Gim Chee Ooi urged the government to use some of its resources to eradicate these evil beings, saying: "Kill all of them without mercy please."

Tinesh Rajah deemed the situation the government is akin to that of being "stuck between a rock and a hard place".

"Paying ransom only fuels the terrorists' activity, not paying would mean the death of a fellow Malaysian. My deepest condolences," he commented.

Some voiced their frustration against the Malaysian security forces, asking when they could assure the safety of the shores of Sabah, which is prone to kidnapping cases.

"For goodness' sake, when can Malaysian armed forces start securing the shores of Sabah?" questioned Eaglet Uno.

Sharif Fisalluddin Shawal asked when Sabah and Sarawak would be getting security assets to protect their shores with the rise of such kidnapping cases.

"Terrorists at our doorstep and yet, nothing is being done about it. So sad to hear this news," commented Lizon De Wolfe.

Sathan Ramasamy said he hoped that the Malaysian government would supply the military with proper equipment to secure Sabah from further invasion and abduction.

"Condolences to the family.
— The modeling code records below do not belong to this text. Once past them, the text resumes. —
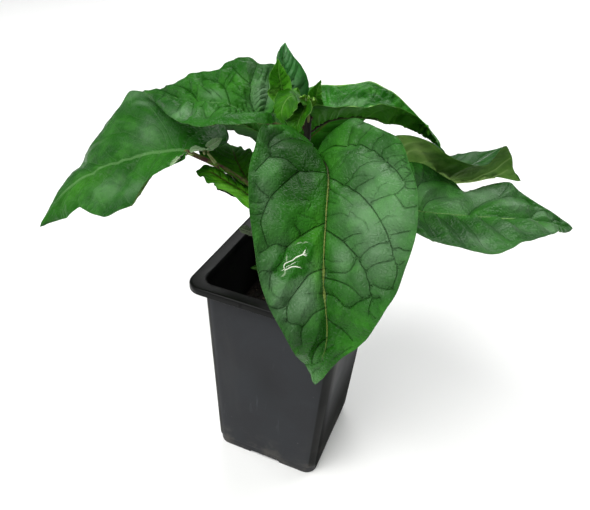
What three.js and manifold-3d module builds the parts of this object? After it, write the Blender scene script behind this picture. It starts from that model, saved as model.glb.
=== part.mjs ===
// A chilli pepper plant in a deep square nursery pot, in millimetres.
// +Z is up and the origin is the middle of the pot's underside, on the surface that the pot stands on.
// -Y is the front of the pot, the side over which the largest leaf hangs.
import * as THREE from "three";
import { mergeVertices } from "three/addons/utils/BufferGeometryUtils.js";
import Module from "manifold-3d";

const wasm = await Module();
wasm.setup();

// ---- driving dimensions, mm ----
const POT_HEIGHT = 130;
const RIM_HALF = 45; // half the width over the rim
const RIM_SKIRT = 4; // height of the skirt that the rim turns down
const RIM_CORNER = 9;
const WALL_HALF_TOP = 38.8; // half the width of the tapering wall, at the rim
const WALL_HALF_BOTTOM = 33.1;
const WALL = 1.4;
const FLOOR = 3.4; // from the standing face to the inside of the floor
const FOOT_HEIGHT = 7; // the foot is set in a little below this height
const FOOT_INSET = 0.7;
const ARCH_HALF = 10; // half the width of the recess in each bottom edge
const ARCH_HEIGHT = 2.2;
const PAD_HALF = 12; // the pad in the middle of the underside
const DRAIN_RADIUS = 3.5;
const SOIL_TOP = 92;
const GAP = 0.3; // between pieces that touch
const STEM_FOOT = 74; // the stem's lower end, in the soil
const STEM_TOP = 214;
const STEM_R = [[74, 2.6], [88, 3.5], [96, 3.2], [120, 2.9], [150, 2.7], [158, 2.9], [166, 2.6], [176, 2.2], [186, 2.0], [196, 1.8], [203, 1.8], [209, 1.6], [214, 1.2]];
const BLADE = 0.9; // thickness of a leaf blade

// ---- helpers ----
const mat = (color, roughness, metalness = 0) => new THREE.MeshStandardMaterial({ color, roughness, metalness, side: THREE.DoubleSide });
function solidOf(geometry) {
  const g = geometry.clone();
  g.deleteAttribute("normal");
  g.deleteAttribute("uv");
  const m = mergeVertices(g, 1e-4);
  return new wasm.Manifold(new wasm.Mesh({ numProp: 3, vertProperties: new Float32Array(m.attributes.position.array), triVerts: new Uint32Array(m.index.array) }));
}
function largest(solid) {
  const bodies = solid.decompose();
  bodies.sort((a, b) => b.volume() - a.volume());
  return bodies[0];
}
function geometryOf(solid) {
  const m = solid.getMesh();
  const n = m.vertProperties.length / m.numProp;
  const pos = new Float32Array(n * 3);
  for (let i = 0; i < n; i++) for (let k = 0; k < 3; k++) pos[3 * i + k] = m.vertProperties[m.numProp * i + k];
  const g = new THREE.BufferGeometry();
  g.setAttribute("position", new THREE.BufferAttribute(pos, 3));
  g.setIndex(new THREE.BufferAttribute(new Uint32Array(m.triVerts), 1));
  const flat = g.toNonIndexed();
  flat.computeVertexNormals();
  return flat;
}
function fromLists(verts, tris) {
  const g = new THREE.BufferGeometry();
  g.setAttribute("position", new THREE.Float32BufferAttribute(verts.flat(), 3));
  g.setIndex(tris.flat());
  return g;
}

// One ring of a square with rounded corners, anticlockwise seen from above.
const CORNER_STEPS = 5;
function squareRing(half, radius, z) {
  const ring = [];
  const c = half - radius;
  for (let q = 0; q < 4; q++) {
    const sx = [1, -1, -1, 1][q], sy = [1, 1, -1, -1][q];
    for (let i = 0; i <= CORNER_STEPS; i++) {
      const a = (q * 90 + (i * 90) / CORNER_STEPS) * Math.PI / 180;
      ring.push([sx * c + radius * Math.cos(a), sy * c + radius * Math.sin(a), z]);
    }
  }
  return ring;
}
// A solid from rings stacked in order, closed by a flat face at each end.
function stack(rings) {
  const n = rings[0].length;
  const verts = rings.flat();
  const tris = [];
  for (let r = 0; r + 1 < rings.length; r++)
    for (let i = 0; i < n; i++) {
      const a = r * n + i, b = r * n + ((i + 1) % n), c = a + n, d = b + n;
      tris.push([a, b, d], [a, d, c]);
    }
  const lo = verts.length;
  verts.push([0, 0, rings[0][0][2]]);
  const hi = verts.length;
  verts.push([0, 0, rings.at(-1)[0][2]]);
  const last = (rings.length - 1) * n;
  for (let i = 0; i < n; i++) {
    const j = (i + 1) % n;
    tris.push([lo, j, i], [hi, last + i, last + j]);
  }
  return solidOf(fromLists(verts, tris));
}
const box = (w, d, h, x, y, z) => solidOf(new THREE.BoxGeometry(w, d, h).translate(x, y, z));
const rod = (r, h, x, y, z, seg = 12) => solidOf(new THREE.CylinderGeometry(r, r, h, seg).rotateX(Math.PI / 2).translate(x, y, z));
const wallHalf = (z) => WALL_HALF_BOTTOM + ((WALL_HALF_TOP - WALL_HALF_BOTTOM) * z) / POT_HEIGHT;

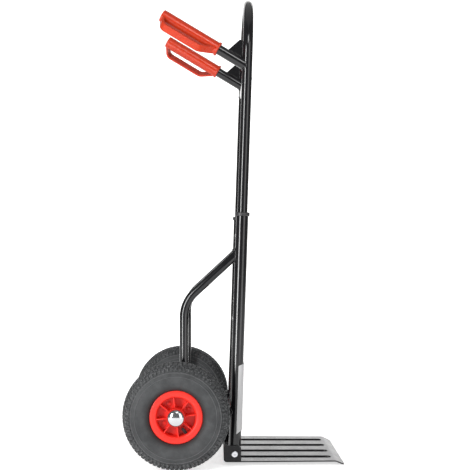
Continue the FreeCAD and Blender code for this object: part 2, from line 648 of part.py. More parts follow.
CASING_MIDDLE_R = (WHEEL_R + RIM_BARREL_R + 6) / 2
TYRE_WALL = 6.0
BEAD_WIDTH = 6.5
AIR_TUBE_GAP = 3.0
AIR_TUBE_WALL = 2.0


def arc_outline(centre_y, centre_r, half_width, height, start, end, steps):
    """Points along part of an ellipse, as (distance from middle, radius) pairs."""
    points = []
    for step in range(steps + 1):
        angle = math.radians(start + (end - start) * step / steps)
        points.append((centre_y + half_width * math.sin(angle), centre_r + height * math.cos(angle)))
    return points


def tyre(side):
    """Rubber cover: a deep round-shouldered casing, open at the beads."""
    height = WHEEL_R - CASING_MIDDLE_R
    outer = arc_outline(WHEEL_CENTRE_Y, CASING_MIDDLE_R, TYRE_HALF_WIDTH, height, -140, 140, 28)
    inner = arc_outline(WHEEL_CENTRE_Y, CASING_MIDDLE_R, TYRE_HALF_WIDTH - TYRE_WALL, height - TYRE_WALL,
                        135, -135, 27)
    bead_out = RIM_HALF_WIDTH - RIM_FLANGE_THICKNESS
    beads_far = [(WHEEL_CENTRE_Y + bead_out, RIM_FLANGE_R + 0.5), (WHEEL_CENTRE_Y + bead_out, RIM_BARREL_R),
                 (WHEEL_CENTRE_Y + bead_out - BEAD_WIDTH, RIM_BARREL_R)]
    beads_near = [(2 * WHEEL_CENTRE_Y - y, r) for y, r in beads_far[::-1]]
    return turned(side, outer + beads_far + inner + beads_near)


def air_ring(side, shrink):
    """The solid ring that the air tube fills, made smaller all round by the amount given."""
    half_width = TYRE_HALF_WIDTH - TYRE_WALL - AIR_TUBE_GAP - shrink
    height = WHEEL_R - CASING_MIDDLE_R - TYRE_WALL - AIR_TUBE_GAP - shrink
    return turned(side, arc_outline(WHEEL_CENTRE_Y, CASING_MIDDLE_R, half_width, height, 0, 345, 23))


def inner_tube(side):
    """Butyl air tube inside the tyre."""
    return air_ring(side, 0).cut(air_ring(side, AIR_TUBE_WALL))


def valve_line(side):
    """Two points of the valve's axis, from the air tube out towards the wheel's face."""
    angle = math.radians(VALVE_ANGLE)
    points = []
    for y, r in ((WHEEL_CENTRE_Y - 4, 68.0), (WHEEL_CENTRE_Y + 25, 33.0)):
        points.append(Vector(AXLE_X + r * math.cos(angle), SIDES[side] * y, AXLE_Z + r * math.sin(angle)))
    return points


def rim_half(side, outward):
    """Half of a moulded rim: bead flange, barrel, web, hub and radial ribs on one side."""
    def face_y(offset):
        return WHEEL_CENTRE_Y + outward * offset
    web = 4.0
    profile = [(0, AXLE_R + 4), (HUB_HALF_LENGTH, AXLE_R + 4), (HUB_HALF_LENGTH, HUB_R), (web, HUB_R),
               (web, RIM_RECESS_R), (RIM_HALF_WIDTH - 3, RIM_RECESS_R), (RIM_HALF_WIDTH, RIM_RECESS_R + 2.5),
               (RIM_HALF_WIDTH, RIM_FLANGE_R - 1), (RIM_HALF_WIDTH - 1, RIM_FLANGE_R),
               (RIM_HALF_WIDTH - RIM_FLANGE_THICKNESS, RIM_FLANGE_R),
               (RIM_HALF_WIDTH - RIM_FLANGE_THICKNESS, RIM_BARREL_R), (0, RIM_BARREL_R)]
    shape = turned(side, [(face_y(y), r) for y, r in profile])
    ribs = []
    for index in range(RIB_COUNT):
        angle = math.radians(RIB_PHASE + index * 360 / RIB_COUNT)
        radial = Vector(math.cos(angle), 0, math.sin(angle))
        thick = Vector(-math.sin(angle), 0, math.cos(angle)) * RIB_THICKNESS
        hub_edge = Vector(AXLE_X, 0, AXLE_Z) + radial * (HUB_R - 1) - thick / 2
        rim_edge = Vector(AXLE_X, 0, AXLE_Z) + radial * (RIM_RECESS_R + 1) - thick / 2
        sign = SIDES[side]
        points = [Vector(hub_edge.x, sign * face_y(web - 1), hub_edge.z),
                  Vector(rim_edge.x, sign * face_y(web - 1), rim_edge.z),
                  Vector(rim_edge.x, sign * face_y(RIM_HALF_WIDTH - 3), rim_edge.z),
                  Vector(hub_edge.x, sign * face_y(RIM_HALF_WIDTH - 1), hub_edge.z)]
        ribs.append(slab(points, thick))
    shape = shape.fuse(ribs).removeSplitter()
    bearing_end = HUB_HALF_LENGTH
    seat = (face_y(bearing_end - BEARING_LENGTH), face_y(bearing_end + 1))
    shape = shape.cut(axle_ring(side, 0, BEARING_R, seat[0], seat[1]))
    for index in range(4):
        angle = math.radians(RIB_PHASE + 22.5 + index * 90)
        x = AXLE_X + RIM_SCREW_CIRCLE_R * math.cos(angle)
        z = AXLE_Z + RIM_SCREW_CIRCLE_R * math.sin(angle)
        near, far = SIDES[side] * (WHEEL_CENTRE_Y - 12), SIDES[side] * (WHEEL_CENTRE_Y + 12)
        shape = shape.cut(rod(Vector(x, near, z), Vector(x, far, z), 2.5))
    if outward > 0:
        start, end = valve_line(side)
        shape = shape.cut(rod(start, end, VALVE_R))
    return shape


def rim_screws(side):
    """Four screws that hold the rim halves together, heads on the inner face."""
    screws = []
    for index in range(4):
        angle = math.radians(RIB_PHASE + 22.5 + index * 90)
        x = AXLE_X + RIM_SCREW_CIRCLE_R * math.cos(angle)
        z = AXLE_Z + RIM_SCREW_CIRCLE_R * math.sin(angle)
        sign = SIDES[side]
        shank = rod(Vector(x, sign * (WHEEL_CENTRE_Y - 8), z), Vector(x, sign * (WHEEL_CENTRE_Y + 4), z), 2.5)
        head = rod(Vector(x, sign * (WHEEL_CENTRE_Y - 8), z), Vector(x, sign * (WHEEL_CENTRE_Y - 4), z), 4.5)
        screws.append(shank.fuse(head).removeSplitter())
    return Part.Compound(screws)


def valve(side):
    """Rubber-covered valve stem with its cap, leaning out of the rim's recess."""
    start, end = valve_line(side)
    along = (end - start).normalize()
    stem = rod(start, end - along * 7, VALVE_R)
    neck = rod(end - along * 8, end - along * 6, VALVE_R - 1.2)
    cap = rod(end - along * 6, end + along * 3, VALVE_R - 0.4)
    return stem.fuse([neck, cap]).removeSplitter().cut(air_ring(side, 0))


for side_name in SIDES:
    parts[f"tyre_{side_name}"] = tyre(side_name)
    parts[f"inner_tube_{side_name}"] = inner_tube(side_name)
    parts[f"rim_outer_{side_name}"] = rim_half(side_name, 1)
    parts[f"rim_inner_{side_name}"] = rim_half(side_name, -1)
    parts[f"rim_screws_{side_name}"] = rim_screws(side_name)
    parts[f"valve_{side_name}"] = valve(side_name)
    for place, direction in (("outer", 1), ("inner", -1)):
        outer_end = WHEEL_CENTRE_Y + direction * HUB_HALF_LENGTH
        inner_end = outer_end - direction * BEARING_LENGTH
        parts[f"bearing_{place}_{side_name}"] = axle_ring(
            side_name, AXLE_R + RUNNING_GAP, BEARING_R, min(inner_end, outer_end), max(inner_end, outer_end))

# ---- files -------------------------------------------------------------------------------------

os.makedirs("parts", exist_ok=True)
for name, shape in parts.items():
    shape.exportStep(f"parts/{name}.step")
    box = shape.BoundBox
    print(f"{name:22s} {shape.isValid()} {len(shape.Solids)} solid(s) {shape.Volume / 1000:9.1f} cm3"
          f"  x {box.XMin:7.1f} {box.XMax:7.1f}  y {box.YMin:7.1f} {box.YMax:7.1f}"
          f"  z {box.ZMin:7.1f} {box.ZMax:7.1f}")
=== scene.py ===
"""Two-wheeled hand truck: black tube frame, air-filled wheels, folding toe plate, red grips."""

import math

import bmesh
import bpy
from mathutils import Matrix, Vector


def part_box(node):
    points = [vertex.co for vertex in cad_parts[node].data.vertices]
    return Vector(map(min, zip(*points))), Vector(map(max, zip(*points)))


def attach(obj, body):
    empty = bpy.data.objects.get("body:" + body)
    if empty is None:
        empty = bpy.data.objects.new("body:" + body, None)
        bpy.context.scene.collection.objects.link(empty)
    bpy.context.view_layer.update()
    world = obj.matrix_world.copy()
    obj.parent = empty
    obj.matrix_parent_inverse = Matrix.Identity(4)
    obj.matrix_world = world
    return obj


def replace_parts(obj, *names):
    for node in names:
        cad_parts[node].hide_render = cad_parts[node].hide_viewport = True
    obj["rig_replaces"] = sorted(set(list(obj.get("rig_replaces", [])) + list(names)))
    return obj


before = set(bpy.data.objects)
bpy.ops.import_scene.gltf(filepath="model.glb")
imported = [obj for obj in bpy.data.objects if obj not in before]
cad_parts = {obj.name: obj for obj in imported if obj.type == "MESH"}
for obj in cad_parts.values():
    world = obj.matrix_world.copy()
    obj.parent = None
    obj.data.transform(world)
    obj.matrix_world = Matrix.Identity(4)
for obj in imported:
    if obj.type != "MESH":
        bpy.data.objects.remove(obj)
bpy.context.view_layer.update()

# ---- welded lower frame ------------------------------------------------------------------------
# Two 30 mm leg tubes and two cross tubes of mild steel, welded and then powder-coated together.
# The coat is gloss black with a fine orange-peel skin and a little settled dust.

MM = 0.001
SIDES = ("left", "right")


class Level:
    """A value that changes over a surface. Arithmetic on it adds Math nodes."""

    def __init__(self, finish, socket):
        self.finish = finish
        self.socket = socket

    def maths(self, operation, first, second):
        return self.finish.node("ShaderNodeMath", {"operation": operation}, {0: first, 1: second})

    def __add__(self, other):
        return self.maths("ADD", self, other)

    def __sub__(self, other):
        return self.maths("SUBTRACT", self, other)

    def __rsub__(self, other):
        return self.maths("SUBTRACT", other, self)

    def __mul__(self, other):
        return self.maths("MULTIPLY", self, other)

    def __pow__(self, other):
        return self.maths("POWER", self, other)

    __radd__ = __add__
    __rmul__ = __mul__


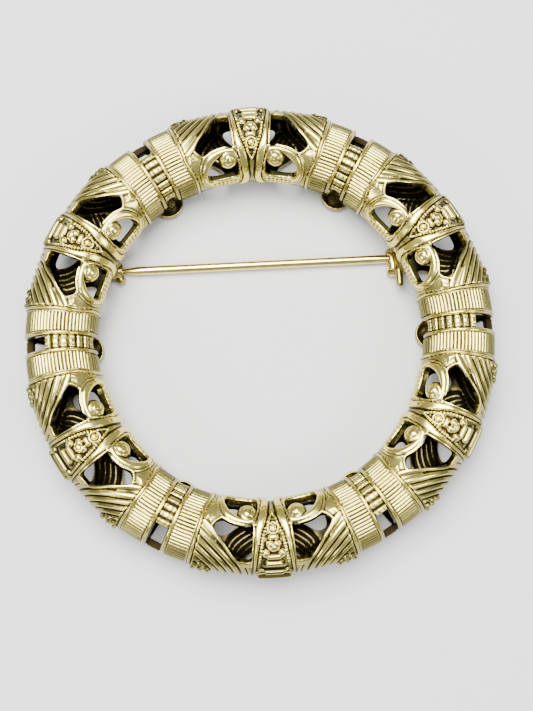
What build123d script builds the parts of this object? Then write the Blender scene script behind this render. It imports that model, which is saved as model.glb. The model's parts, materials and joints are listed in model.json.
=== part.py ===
from build123d import *
import os
from math import cos, degrees, radians, sin, sqrt

# A circle pin: a hollow tube of pierced, stamped metal bent into a ring, in a front and
# a back half. Six keystone panels and six reeded barrels alternate round it, with
# scrollwork and fans of ribs between them. A hinged pin stem crosses the open middle.
# Millimetres. The ring lies on its back with its front towards +Z, and the origin is
# under its middle, on the surface that it lies on.
#
# Places on the tube are two angles in degrees: `along` the ring, from the middle of a
# panel, and `around` the tube: 0 outside, 90 front, 180 inside.

# Ring
ring_radius = 17.0            # middle of the ring to the tube's centre line
bore_radius = 2.55            # centre line to the inside of the wall
seam_gap = 0.06               # left between the two halves
repeats = 6                   # panels, and as many barrels

# Ends of the zones along the ring, from the middle of a barrel
ladder_end = 1.9
inner_collar_end = 3.2
band_end = 8.4
outer_collar_end = 9.9
panel_start = 24.8

# Outside of the zones, from the tube's centre line
ladder_radius = 2.95
ladder_depth = 0.15
inner_collar_radius = 3.12
band_radius = 3.06
flute_depth = 0.12
outer_collar_radius = 3.22
fan_radius = 3.08
panel_radius = 3.12

# Raised work, from the tube's centre line
rib_radius = 3.24
scroll_radius = 3.36
rail_radius = 3.35
bar_radius = 3.42
lug_radius = 3.2
rib_width = 0.30
rib_count = 5
rib_collar_around = 104.0     # where the first rib leaves the collar
rib_collar_step = 13.5
rib_foot_along = 6.9          # where the first rib meets the outside of the ring
rib_foot_step = 1.8
rib_bend = 2.4                # how sharply the ribs turn towards the collar
rib_flare = 1.2               # share by which a rib is wider at the collar
back_rib_count = 5            # curved ribs between the two openings of the back
back_rib_width = 0.24
ball_radius = 0.68
ball_sink = 0.42              # depth of the ball's middle under the top of the scroll
bead_radius = 0.34
bead_sink = 0.08              # depth of a bead's middle under the top of the ribs

# Repeats around half of the tube
flutes_per_half = 30
rungs_per_half = 12
window_edge = 69.0            # where the ladder starts and the window at the outside ends
bridge_edge = 22.0            # the strip that closes the outside of the back's windows ends

# Rounded foot under the inside of each barrel
foot_radius = 1.3
foot_thick = 0.75
foot_dish = 0.5               # depth of its hollow
foot_lip = 0.2
foot_reach = 3.35             # its inner edge to the tube's centre line
foot_stand = 0.15             # its underside over the surface

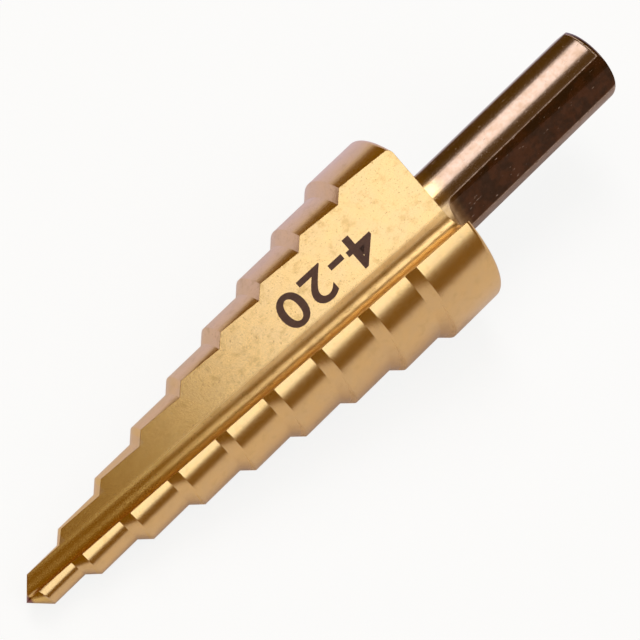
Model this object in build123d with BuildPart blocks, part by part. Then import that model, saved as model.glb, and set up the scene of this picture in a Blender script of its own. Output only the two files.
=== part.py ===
"""Step drill for sheet metal: nine steps on two straight flutes, and a three-flat shank.

One solid of high-speed steel.  It is turned and ground about its own axis, with the
point at the origin and the shank towards +Z, and then laid down as it comes to rest.
Lengths are in millimetres and angles in degrees.
"""
from build123d import *
from math import asin, atan2, cos, degrees, radians, tan
import os

# --- driving dimensions -------------------------------------------------------------
# steps
step_count = 9
first_diameter = 4.0
diameter_rise = 2.0            # from each step to the next
first_step_length = 6.25       # point to the second step's front corner
step_pitch = 5.5               # front corner to front corner, from the second step on
last_step_length = 6.7         # front corner to the back face
shoulder_length = 1.1          # ramp that leads up to each step, along the axis
rim_radius = 0.5               # round the back face

# clearance ground behind each cutting edge
relief_lead = 32.0             # turn of the grinding centres, ahead of the rake face
land_offset = 0.13             # grinding centre of a land, off the axis
shoulder_offset = 0.37         # grinding centre of the second step's shoulder
shoulder_offset_rise = 0.03    # added for each larger step
point_angle = 92.0             # of the two cones that the point is ground to
point_offset = 0.8             # of those cones, behind each lip

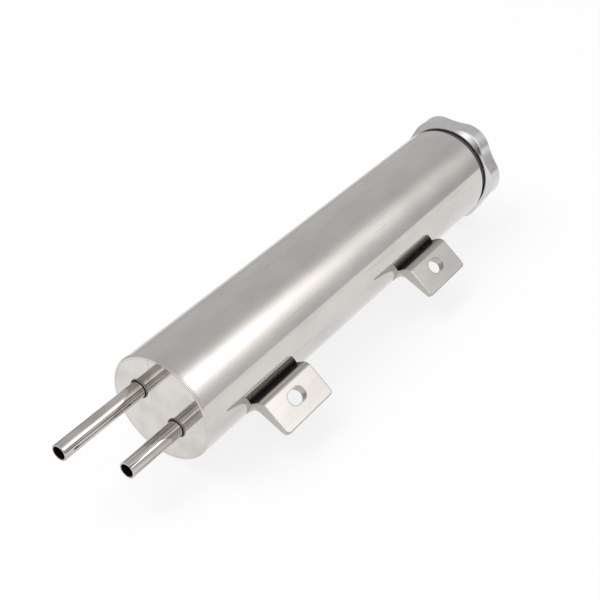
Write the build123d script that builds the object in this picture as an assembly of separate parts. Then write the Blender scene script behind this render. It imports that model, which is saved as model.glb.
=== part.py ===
from build123d import *

import os
from dataclasses import dataclass
from math import cos, radians, sin, sqrt, tan

# Coolant overflow tank, lying on its side as it rests on a table.
# Millimetres. X runs along the tank, from the pipe end to the screw cap, and +Z is up.
# The model is laid out with the tank's axis on X and the bottom plate's outer face at x = 0,
# and is moved at the end so that the origin is the middle of its footprint.

# Tank body: a length of 2 inch polished stainless tube
TUBE_R = 25.4
TUBE_WALL = 1.5
TUBE_END_X = 233.5
RIM_ROUND = 0.8
TUBE_BORE_R = TUBE_R - TUBE_WALL

# Bottom plate, let into the tube and welded round its edge
PLATE_THICKNESS = 2.0
EDGE_WELD_DEPTH = 1.4
EDGE_WELD_ROUND = 0.9

# Neck ring, a turned insert that carries the cap's thread
NECK_BORE_R = 17.6
NECK_LENGTH = 14.0
NECK_CHAMFER = 0.8
NECK_WELD_PREP = 0.45

# Pipes welded through the bottom plate, each at its own place in the plate.
# Each is turned down to a seat where it enters its weld and the plate.
PIPE_R = 3.8
PIPE_SEAT_STEP = 0.2
PIPE_BORE_R = 2.9
PIPE_END_ROUND = 0.25
PIPE_WELD_WIDTH = 0.85
PIPE_WELD_HEIGHT = 0.7
PIPE_WELD_ROUND = 0.45
OVERFLOW_Y = 10.5
OVERFLOW_Z = 5.7
OVERFLOW_OUTSIDE = 46.0
STANDPIPE_TO_NECK = 4.5
RADIATOR_Y = -8.4
RADIATOR_Z = -5.9
RADIATOR_OUTSIDE = 30.0
RADIATOR_INSIDE = 3.0

# Brackets: lugs with a flat top face, one slot and a thick root whose outer wall is rounded over.
# Reaches and heights are measured from the lug's seat, a point of the tube below the lug's root.
BRACKET_TILT = 38.0
BRACKET_LENGTH = 33.4
LOWER_BRACKET_X = 28.3
UPPER_BRACKET_X = 147.1
LUG_SEAT_BEARING = 28.0
LUG_REACH = 20.4
LUG_TOP = 5.5
LUG_TIP_THICKNESS = 1.9
LUG_TAPER = 12.5
LUG_NOSE_REACH = 2.5
LUG_NOSE_R = 3.8
LUG_NOSE_LEAN = 20.0
LUG_CORNER_R = 2.2
LUG_EDGE_ROUND = 0.5
SLOT_LENGTH = 10.5
SLOT_WIDTH = 6.8
SLOT_REACH = 10.6

# Fillet weld that fills the hollow under each bracket, polished round and run out along the tube
LUG_WELD_REACH = 3.5
LUG_WELD_R = 4.0
LUG_WELD_TOE_REACH = 2.7
LUG_WELD_TOE_DROP = 8.4

# Screw cap: a turned knob with its edge scalloped into lobes and its underside sloped away from the rim
CAP_LOBES = 6
CAP_OVERHANG = 3.2
CAP_SCALLOP_DEPTH = 2.4
CAP_LOBE_SWEEP = 37.0
CAP_RIM_INSET = 0.2
CAP_UNDERSIDE_SLOPE = 24.0
CAP_THICKNESS = 10.4
CAP_TOP_CHAMFER = 0.8
CAP_SPIGOT_LENGTH = 11.0
CAP_SPIGOT_CHAMFER = 1.0
THREAD_CLEARANCE = 0.08
LOBE_PITCH = 360 / CAP_LOBES
FIRST_VALLEY = -90.0
CAP_PEAK_R = TUBE_R + CAP_OVERHANG
CAP_VALLEY_R = CAP_PEAK_R - CAP_SCALLOP_DEPTH
CAP_RIM_R = TUBE_R - CAP_RIM_INSET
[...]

Esscom (Eastern Sabah Security Command) needs to deploy more human intelligence on the ground," commented Name Deuter.

Malaysia's Parliament on Wednesday expressed its condolences and sympathies to the family of Mr Then.

MP Stephen Wong (DAP-Sandakan), who stood up and requested to observe a minute of silence, was told by Deputy Speaker Ronald Kiandee that a minute's silence was usually observed for heads of states or lawmakers.

"However, the Dewan Rakyat would like to record its sympathies to the family of Then that is facing a trying time," said Mr Kiandee.